La burbuja y sus problemas
Los expertos en la materia no han sabido responder a esa pregunta con contundencia. A pesar de que hay cierta “esperanza” por que las criptomonedas eventualmente puedan servir de algo, por el momento no parecen ser más que instrumentos y vehículos financieros de inversión. Es decir, sirven para especular sobre sobre su eventual valor, más allá de sus precios actuales. Hasta cierto punto, funcionan en la medida que haya burbujas de apuesta a futuro: mientras haya gente comprando y minando estos activos, sus precios aumentan sin saber realmente por qué o para qué. Por decirlo burdamente, son como el terrenito perdido en medio de la nada que alguien compra para ver si en 20 o 30 años adquiere un valor por encima del precio de compra.
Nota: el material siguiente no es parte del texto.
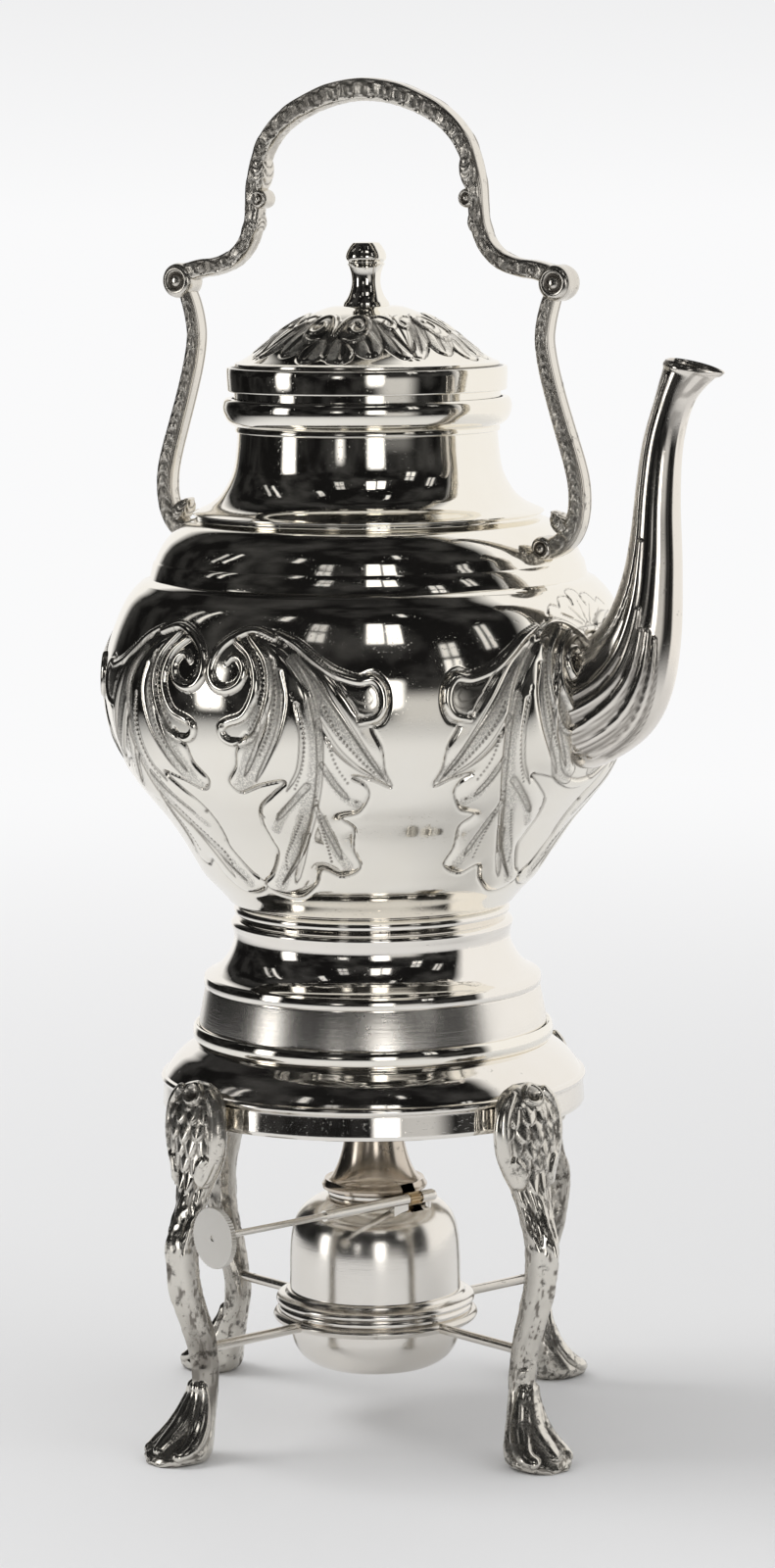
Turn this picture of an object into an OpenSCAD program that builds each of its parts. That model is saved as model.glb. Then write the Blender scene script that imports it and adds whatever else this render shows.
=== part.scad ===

Pero, al momento, sirve de muy poco… o nada.
No es menor que uno de los picos más considerables de precio de Bitcoin se debió a transacciones fraudulentas de especulación en 2013. Con intercambios que no podían ser realmente rastreados, se encontró que dos traders pudieron mover millones de dólares en criptomonedas sin utilizar dinero real. Solamente, duplicando transacciones. Esto devino en un aumento de 150 a 1,000 dólares en más o menos 50 días. Al no haber un banco central respaldando el valor de estas “monedas”, su volatilidad está sujeta a este tipo de movimientos bruscos. Muy similar, por ejemplo, a lo que ha sucedido estos días con Dogecoin y Bitcoin. Más que un modo de intercambio de servicios y valores ha quedado claro que son instrumentos de inversión que dependen de la especulación de su valor. ¿Cuál es el problema de esto? Que al ser mercados delgados, son altamente susceptibles a la manipulación artificial.
¿El rey va encuerado?
Si una persona, como Elon Musk, tiene la capacidad de sacar y poner en juego miles de millones de dólares en las criptomonedas de su antojo de la semana, puede desequilibrar los precios con relativa facilidad. Lo curioso es que, si no tienen ningún tipo de uso (como el anuncio de que Tesla ya no aceptaría Bitcoin), las criptomonedas acaban siendo poco más que artículos de colección. Y su valor puede caer en cualquier momento que la mayoría de las personas que las tengan simplemente vayan decidiendo que ya no les interesa guardarlas. Su única función, al momento, es que sigan aumentando de precio. No se han consolidado como dinero fiat de uso comercial o como paraísos digitales lejos de mercados. Al final, para que las criptomonedas funcionen como prometen tendrían que desplazar al dinero de los bancos centrales. Algo que se ve altamente improbable.
Curiosamente, el éxito de Bitcoin y de otras criptomonedas es lo mismo que hace imposible que se puedan sostener en el largo plazo, en sus propios términos. No pueden cumplir sus promesas de sustituir al dinero común. Por ello, aunque bancos centrales del mundo han querido producir sus propias monedas digitales, los diseños hasta ahora no dejan de ser un simple canal de pago y distribución, no muy diferente a lo que ya hacen los bancos privados en sus aplicaciones digitales. En ese sentido, las criptomonedas parecen ser un negocio buenísimo de inversión… hasta que dejen de serlo; que lo mismo puede ser mañana, la próxima semana o en 10 años. Por lo mismo, sólo se recomiendan como instrumentos a quien pueda darse el lujo que su dinero se vuelva un rotundo 0, en un día cualquiera y sin previo aviso.